[What is asked] Reproduce exactly the lines of the material beneath, from the line that contains "for name, part" to the line that contains "bpy.context.scene.collection.objects.link(rigid_bodies[body])", both included, and no other lines.
begin Stored rows
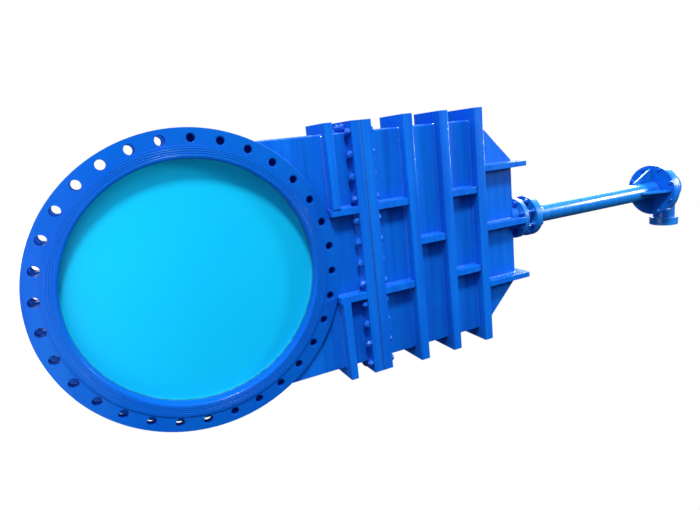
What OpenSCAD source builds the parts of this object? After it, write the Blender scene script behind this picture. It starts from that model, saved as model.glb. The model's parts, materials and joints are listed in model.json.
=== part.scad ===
// Fabricated bonneted knife gate valve, nominal bore 1200, with a bevel gear drive.
// Frame: origin at the centre of the inlet flange's ring face. +Y is the flow
// direction, +Z runs up the stem to the gearbox, X is across the valve.

/* [Line flanges] */
// Bore of the valve
bore_d = 1200; // [1180:5:1205]
// Outer diameter of both line flanges
flange_od = 1485; // [1470:5:1500]
// Pitch circle of the line bolts
flange_pcd = 1390; // [1388:1:1392]
// Number of line bolt holes in each flange
flange_holes = 32; // [32]
// Clearance hole on the free half of each flange, and the mouth of every line bolt hole
clear_hole_d = 48; // [42:1:50]
// Tapping hole on the half that the body covers
tapped_hole_d = 40.5; // [36:0.5:42]
// Depth of the blind tapped holes
tapped_depth = 46; // [36:1:48]
// Depth of the wider mouth of a tapped hole
tapped_relief = 1.5; // [1:0.5:3]
// Diameter of the raised sealing face
raised_face_d = 1325; // [1310:5:1335]
// Thickness of a flange ring without its raised face
ring_t = 57; // [54:1:60]
// Distance between the two raised faces
face_to_face = 190; // [188:2:196]

/* [Body and chest] */
// Half width of the body and chest plates
plate_half_w = 642; // [640:1:644]
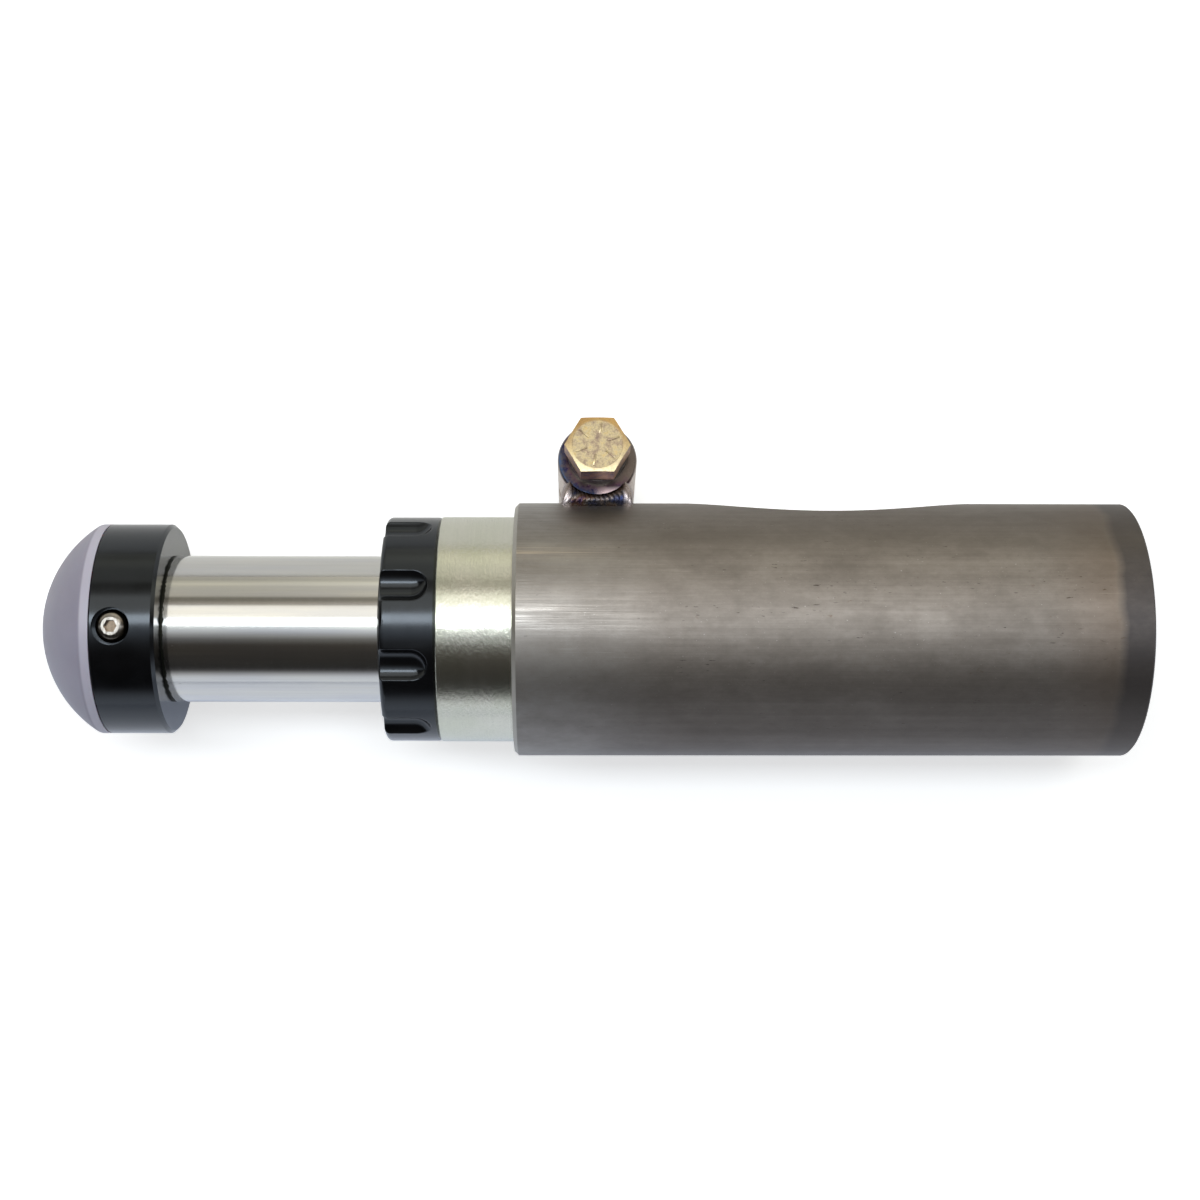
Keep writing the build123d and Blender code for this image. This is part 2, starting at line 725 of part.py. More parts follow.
def make_parts():
    """Every piece of the bump stop by its name."""
    return {
        "can_tube": make_can_tube(),
        "can_end_ring": make_can_end_ring(),
        "end_ring_weld": make_end_ring_weld(),
        "clamp_boss_near": make_clamp_boss(1, bolt_radius + boss_bolt_clearance),
        "clamp_boss_far": make_clamp_boss(-1, bolt_radius + seated_clearance),
        "boss_weld_near": make_boss_weld(1),
        "boss_weld_far": make_boss_weld(-1),
        "pinch_bolt": make_pinch_bolt(),
        "lock_washer": make_lock_washer(),
        "body_tube": make_body_tube(),
        "body_end_cap": make_body_end_cap(),
        "end_cap_seal": make_seal_cord(x_end_cap + end_cap_groove_inset),
        "snap_ring": make_snap_ring(),
        "valve_stem": make_valve_stem(),
        "valve_core": make_valve_core(),
        "valve_pin": make_valve_pin(),
        "valve_cap": make_valve_cap(),
        "seal_head": make_seal_head(),
        "seal_head_seal": make_seal_cord(x_neck_end - neck_groove_inset),
        "wiper_seal": make_wiper_seal(),
        "shaft_seal": make_shaft_seal(),
        "backup_ring": make_backup_ring(),
        "shaft_bush": make_shaft_bush(),
        "shaft_tube": make_shaft_tube(),
        "cap_end_plug": make_shaft_plug(x_shaft_outer, cap_bolt_radius + seated_clearance),
        "piston_end_plug": make_shaft_plug(x_shaft_inner - plug_length, piston_bolt_radius + seated_clearance),
        "pad_cap": make_pad_cap(),
        "pad_screws": make_pad_screws(),
        "cap_bolt": make_cap_bolt(),
        "strike_pad": make_strike_pad(),
        "top_out_bumper": make_top_out_bumper(),
        "stop_plate": make_stack_plate(x_shaft_inner, stop_plate_thickness, stop_plate_diameter),
        "shim_spacer": make_stack_plate(x_spacer, spacer_thickness, spacer_diameter),
        "rebound_shims": make_shims(x_rebound_shims, rebound_shim_diameters),
        "piston": make_piston(),
        "piston_band": make_piston_band(),
        "compression_shims": make_shims(x_compression_shims, compression_shim_diameters),
        "clamp_washer": make_stack_plate(x_clamp_washer, clamp_washer_thickness, spacer_diameter),
        "piston_bolt": make_piston_bolt(),
    }


os.makedirs("parts", exist_ok=True)
for name, part in make_parts().items():
    part.label = name
    export_step(part, f"parts/{name}.step")
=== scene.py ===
"""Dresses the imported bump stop: weld beads, bolt, finishes, studio light and the camera.

Everything is in metres, in the part's own frame: the shaft's axis is X, the strike pad faces -X,
the can's base is at X = 0 and +Z is up from the bench.
"""

from math import cos, pi, radians, sin, sqrt, tan

import bpy
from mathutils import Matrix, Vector
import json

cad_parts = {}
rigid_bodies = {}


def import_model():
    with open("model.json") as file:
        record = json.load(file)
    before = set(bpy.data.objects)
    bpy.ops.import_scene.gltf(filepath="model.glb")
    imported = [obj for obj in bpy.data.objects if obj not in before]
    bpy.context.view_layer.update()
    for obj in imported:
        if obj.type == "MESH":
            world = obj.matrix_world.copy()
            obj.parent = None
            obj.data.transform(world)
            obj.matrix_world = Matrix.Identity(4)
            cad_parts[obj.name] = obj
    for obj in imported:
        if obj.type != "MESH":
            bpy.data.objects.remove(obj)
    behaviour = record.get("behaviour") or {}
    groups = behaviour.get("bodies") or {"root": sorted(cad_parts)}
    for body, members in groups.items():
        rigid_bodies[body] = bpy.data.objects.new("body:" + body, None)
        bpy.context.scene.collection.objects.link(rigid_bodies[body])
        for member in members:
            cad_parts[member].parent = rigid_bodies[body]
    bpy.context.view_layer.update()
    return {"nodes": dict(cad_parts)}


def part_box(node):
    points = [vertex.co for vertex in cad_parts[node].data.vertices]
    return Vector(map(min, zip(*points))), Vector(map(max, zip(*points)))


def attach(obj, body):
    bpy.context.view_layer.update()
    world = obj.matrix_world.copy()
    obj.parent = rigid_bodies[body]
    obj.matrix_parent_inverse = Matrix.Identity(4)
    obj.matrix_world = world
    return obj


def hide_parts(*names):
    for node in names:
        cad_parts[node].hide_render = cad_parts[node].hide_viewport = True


for leftover in list(bpy.data.objects):
    bpy.data.objects.remove(leftover)

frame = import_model()

mm = 0.001

# Sizes read from the frame
can_low, can_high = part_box("can_tube")
boss_low, boss_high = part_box("clamp_boss_near")
cap_low, cap_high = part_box("pad_cap")
can_radius = can_high.z
can_mouth = can_low.x
bench = can_low.z
boss_x = (boss_low.x + boss_high.x) / 2
boss_radius = (boss_high.x - boss_low.x) / 2

# The clamp, as in the part's source
clamp_roll = radians(16.4)
boss_to_axis = 44.05 * mm
boss_half = 19.05 * mm
slit_half = 2.4 * mm
across = Vector((1, 0, 0))
outward = Vector((0, cos(clamp_roll), -sin(clamp_roll)))
along_bolt = Vector((0, sin(clamp_roll), cos(clamp_roll)))


# Meshes

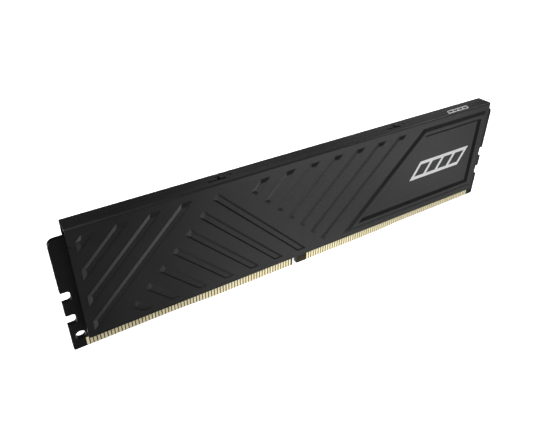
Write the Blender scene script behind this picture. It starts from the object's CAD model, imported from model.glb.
"""The memory module's visual model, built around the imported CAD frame.

Lengths below are in millimetres unless a name says otherwise, and MM turns them into metres.
"""

import math

import bmesh
import bpy
from mathutils import Matrix, Vector


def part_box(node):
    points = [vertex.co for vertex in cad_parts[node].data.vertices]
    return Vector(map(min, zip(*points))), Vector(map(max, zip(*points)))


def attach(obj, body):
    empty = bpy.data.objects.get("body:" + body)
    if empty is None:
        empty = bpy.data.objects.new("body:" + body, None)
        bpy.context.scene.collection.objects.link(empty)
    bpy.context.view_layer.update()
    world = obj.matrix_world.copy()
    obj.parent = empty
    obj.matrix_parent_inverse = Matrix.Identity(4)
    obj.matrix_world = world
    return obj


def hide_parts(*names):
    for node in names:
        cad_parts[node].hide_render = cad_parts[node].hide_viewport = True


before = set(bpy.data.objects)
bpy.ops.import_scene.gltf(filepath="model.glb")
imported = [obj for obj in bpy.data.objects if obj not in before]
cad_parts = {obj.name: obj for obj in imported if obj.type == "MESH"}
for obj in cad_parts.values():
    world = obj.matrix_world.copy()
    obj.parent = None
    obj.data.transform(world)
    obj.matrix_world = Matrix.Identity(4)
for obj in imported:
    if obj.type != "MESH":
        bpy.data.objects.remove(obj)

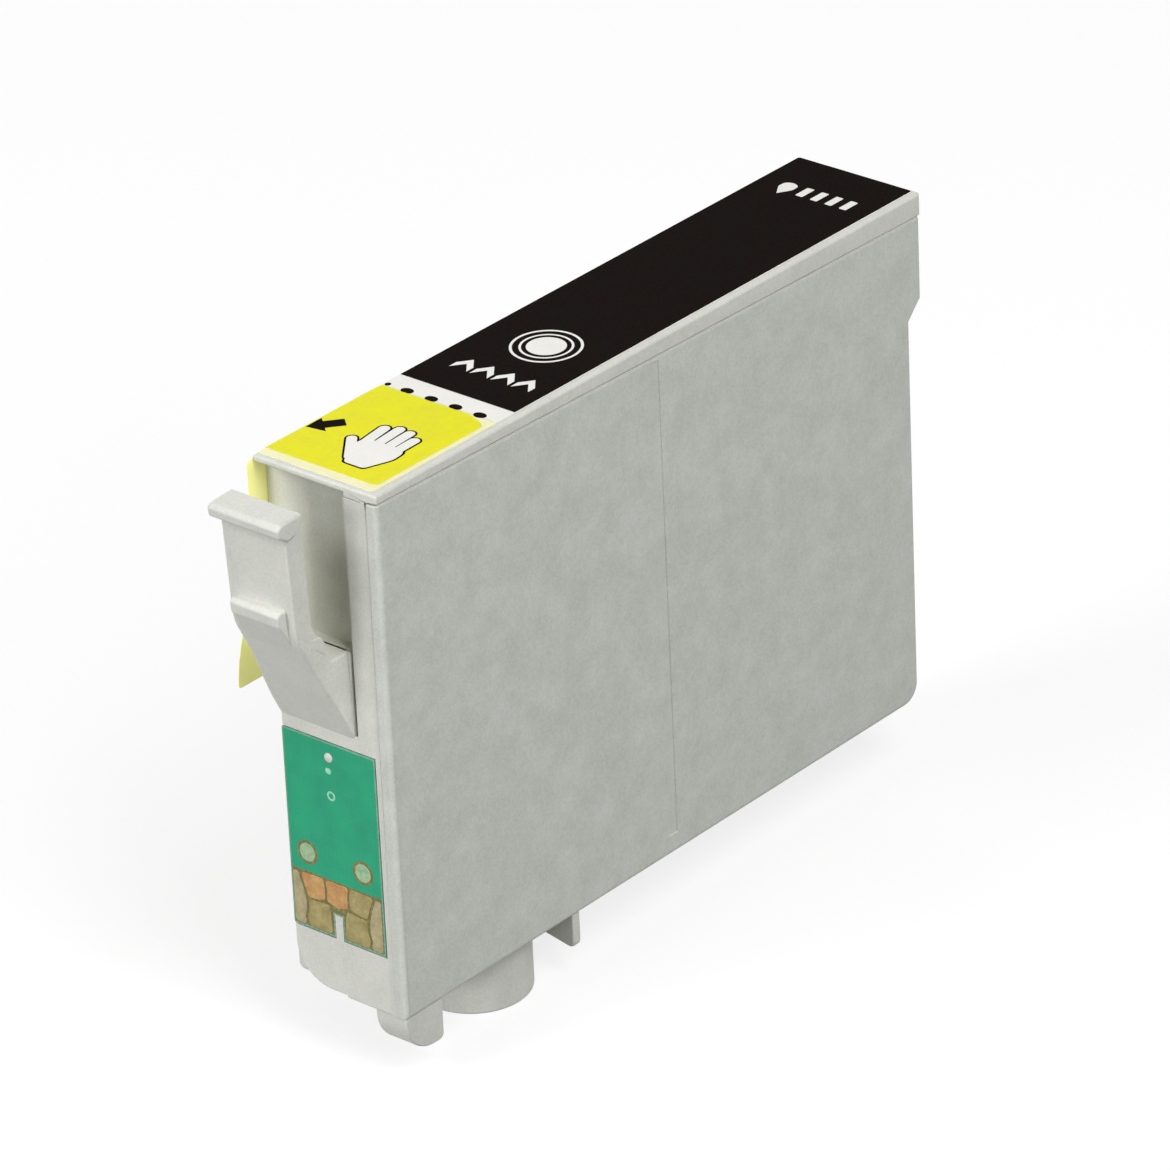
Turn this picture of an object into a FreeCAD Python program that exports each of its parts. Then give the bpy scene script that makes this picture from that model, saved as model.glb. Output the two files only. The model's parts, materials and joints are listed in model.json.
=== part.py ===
import FreeCAD, Part
import math
import os

# Inkjet ink cartridge, in millimetres.
# Shapes are drawn from the front face (x = 0), the middle of the width (y = 0) and the
# underside of the tank (z = 0). The welded cover is on the -Y side. Each solid is then moved
# so that the origin is the middle of the ink outlet's mouth.

Vec = FreeCAD.Vector

# Reach of the cutting shapes past the faces they cut
overshoot = 1.0

# Tank
length = 67.0
width = 12.6
height = 46.0
wall = 1.2
top_wall = 1.8
step_depth = 1.6
step_drop = 9.4
back_corner_radius = 1.8
long_edge_radius = 0.6
crease_x = 33.0
ink_window_height = 3.5

# Side cover and its weld seam
cover_thickness = 1.2
seam_drop_front = 0.8
seam_drop_back = 2.0
seam_gap = 0.1
cover_edge_radius = 0.5
cover_rib_height = 0.6
cover_rib_width = 0.8
crease_width = 1.0
crease_depth = 0.15
crease_margin = 1.8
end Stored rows
[Answer]
for name, part in make_parts().items():
    part.label = name
    export_step(part, f"parts/{name}.step")
=== scene.py ===
"""Dresses the imported bump stop: weld beads, bolt, finishes, studio light and the camera.

Everything is in metres, in the part's own frame: the shaft's axis is X, the strike pad faces -X,
the can's base is at X = 0 and +Z is up from the bench.
"""

from math import cos, pi, radians, sin, sqrt, tan

import bpy
from mathutils import Matrix, Vector
import json

cad_parts = {}
rigid_bodies = {}


def import_model():
    with open("model.json") as file:
        record = json.load(file)
    before = set(bpy.data.objects)
    bpy.ops.import_scene.gltf(filepath="model.glb")
    imported = [obj for obj in bpy.data.objects if obj not in before]
    bpy.context.view_layer.update()
    for obj in imported:
        if obj.type == "MESH":
            world = obj.matrix_world.copy()
            obj.parent = None
            obj.data.transform(world)
            obj.matrix_world = Matrix.Identity(4)
            cad_parts[obj.name] = obj
    for obj in imported:
        if obj.type != "MESH":
            bpy.data.objects.remove(obj)
    behaviour = record.get("behaviour") or {}
    groups = behaviour.get("bodies") or {"root": sorted(cad_parts)}
    for body, members in groups.items():
        rigid_bodies[body] = bpy.data.objects.new("body:" + body, None)
        bpy.context.scene.collection.objects.link(rigid_bodies[body])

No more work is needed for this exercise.